Once I got to thinking about it, I began to fantasize about custom-designing my whole funeral in a poker theme. Wouldn't that be fun? I'm sure that Barry Shulman would run a nice story about it in Card Player – provided, of course, that I also left enough money in my will to pay for an ad in the same issue of the magazine.
Then I had an even better idea. Why not write about it now in my Card Player column, and get paid for it? That would earn me enough for two or even three of those $5.95 dinners. It might even get me an entry into the Guinness Book of World Records as the only man ever to get paid for writing about his own funeral.
What kind of funeral would I like? Nothing garish, of course. Certainly not like the ceremony that Hunter Thompson, the oddball "gonzo" journalist who wrote Fear and Loathing in Las Vegas, planned for himself. As per his instructions, Thompson recently had his ashes shot into the sky via some sort of cannon. Try that in Los Angeles and you'll get fined for air pollution.
No, I'd prefer a traditional ceremony with some modest refinements. To start with, I don't want any of that depressing funeral music. I'd like them to play Kenny Rogers' The Gambler. That should liven things up.

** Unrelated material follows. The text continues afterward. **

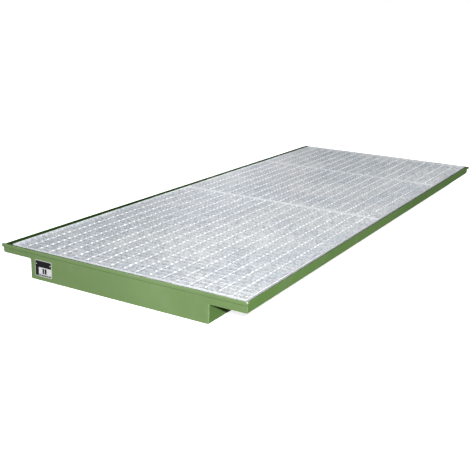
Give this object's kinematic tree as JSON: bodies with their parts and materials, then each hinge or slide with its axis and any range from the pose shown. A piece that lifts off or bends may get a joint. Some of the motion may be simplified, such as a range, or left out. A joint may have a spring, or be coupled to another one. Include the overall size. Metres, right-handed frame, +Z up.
{
  "type": "spill containment pallet",
  "caption": "Low welded steel spill containment pallet for a rack bay: shallow sump tray with side flanges that lie on rack beams and loose galvanised gratings on top.",
  "frame": {"origin": "middle of the footprint, on the plane of the sump's underside", "axes": "+X across the short side, from the shallow flange edge to the deep one; +Y along the long side, away from the end that carries the rating plate; +Z up"},
  "size_m": [1.322, 3.283, 0.135],
  "materials": {
    "tray_paint": "semi-gloss powder coat, reseda green",
    "galvanised": "hot-dip galvanised, light spangle",
    "plate_print": "dark print on a thin metal plate with plain light fields",
    "rivet": "bare blind rivet heads"
  },
  "bodies": {
    "tray": {"sump_floor": "tray_paint", "left_wall_flange": "tray_paint", "right_wall_flange": "tray_paint", "front_end_plate": "tray_paint", "rear_end_plate": "tray_paint", "left_rim": "tray_paint", "right_rim": "tray_paint", "front_rim": "tray_paint", "rear_rim": "tray_paint", "front_support_angle": "tray_paint", "rear_support_angle": "tray_paint", "cross_tie_1": "tray_paint", "cross_tie_2": "tray_paint", "rating_plate": "plate_print", "rating_plate_rivet_left": "rivet", "rating_plate_rivet_right": "rivet"},
    "grating_1": {"grating_1_bearing_bars": "galvanised", "grating_1_cross_rods": "galvanised"},
    "grating_2": {"grating_2_bearing_bars": "galvanised", "grating_2_cross_rods": "galvanised"},
    "grating_3": {"grating_3_bearing_bars": "galvanised", "grating_3_cross_rods": "galvanised"}
  },
  "joints": [
    {"name": "grating_1_lift", "type": "slide", "parent": "tray", "child": "grating_1", "axis": [0, 0, 1], "range_m": [0, 0.3]},
    {"name": "grating_2_lift", "type": "slide", "parent": "tray", "child": "grating_2", "axis": [0, 0, 1], "range_m": [0, 0.3]},
    {"name": "grating_3_lift", "type": "slide", "parent": "tray", "child": "grating_3", "axis": [0, 0, 1], "range_m": [0, 0.3]}
  ]
}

I'll have the ushers wear string ties and name tags, and instruct the rabbi to wear an eyeshade over his yarmulke. To make everyone feel like he's in a cardroom, I'll require every mourner to post his or her initials on a sign-up board, and they'll all have to wait to be called before being seated. To make it even more realistic, I'll have them wait an average of about four hours.
Of course, I'll employ my talents to write the eulogy myself. Otherwise, everyone will be forced to listen to the usual pious platitudes, praise, and tributes to me, at which my pals in the pews would only snicker.

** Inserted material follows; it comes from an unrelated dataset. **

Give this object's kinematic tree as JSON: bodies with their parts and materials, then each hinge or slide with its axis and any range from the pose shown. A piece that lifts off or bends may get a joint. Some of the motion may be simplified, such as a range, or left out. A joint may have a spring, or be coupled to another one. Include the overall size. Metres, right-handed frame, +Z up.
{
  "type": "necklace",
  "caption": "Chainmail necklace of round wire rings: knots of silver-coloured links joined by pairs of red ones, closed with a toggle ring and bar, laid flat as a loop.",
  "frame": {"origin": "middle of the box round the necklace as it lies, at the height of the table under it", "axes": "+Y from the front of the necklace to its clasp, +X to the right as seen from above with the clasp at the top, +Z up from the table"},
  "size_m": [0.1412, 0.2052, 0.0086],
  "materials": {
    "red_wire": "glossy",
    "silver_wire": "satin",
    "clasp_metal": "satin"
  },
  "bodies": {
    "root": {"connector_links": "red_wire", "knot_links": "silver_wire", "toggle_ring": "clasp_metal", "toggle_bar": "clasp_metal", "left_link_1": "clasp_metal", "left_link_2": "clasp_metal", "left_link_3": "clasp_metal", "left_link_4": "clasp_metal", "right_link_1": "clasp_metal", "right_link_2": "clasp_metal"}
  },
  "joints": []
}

I'll probably throw in some good lines for the eulogy. You know, like, "Max folds," or, "How's this for a really bad beat, folks?" Or, best of all, "I see Max is drawing dead again." On the other hand, that might be a little too flippant. I guess I'll go for something a little more dignified, maybe that standard boring line about going to that big poker game in the sky.
Then the rabbi could read passages from some of my funnier columns; not the Big Denny pieces, though. Those might infuriate him enough to run up and overturn my casket. And then the mourners would be invited to say a few words. Of course, I already know what some of them will say.
Dirty Wally: "Let me tell you about some of my bad beats."
Ralph the Rattler: "Everyone is invited to a game at my house right after the ceremony."
Oklahoma Johnny Hale: "Anyone here wanna buy mah book?"
Big Denny: "When do we eat?"
I'd like to be laid out in my working clothes, the way my friends remember me best: T-shirt, cap, and jacket from whichever casinos or online sites would pay me the most for sporting their logos.
In one hand, I'd like to clutch cards representing my favorite Omaha starting hand, A-A-2-3 double-suited; in the other hand, a portable fan as a protest against all the casino smoke I had to inhale in years past that probably ended up killing me in the first place.
After they lower me into the ground, I'd prefer to dispense with the yucky custom of having each mourner toss a shovelful of dirt on my coffin … much as they'd like to. Instead, I'd be happier if each of my poker friends would throw in a couple of chips – no 50-cent pieces, please. Railbirds will be permitted to toss in IOUs. Action Al, I imagine, will drop in a check.
Finally, for my grave marker, I'd like a heart, spade, diamond, and club in each corner of my grave marker, with a joker in the middle. The inscription will be memorably simple: "Deal me out for a while."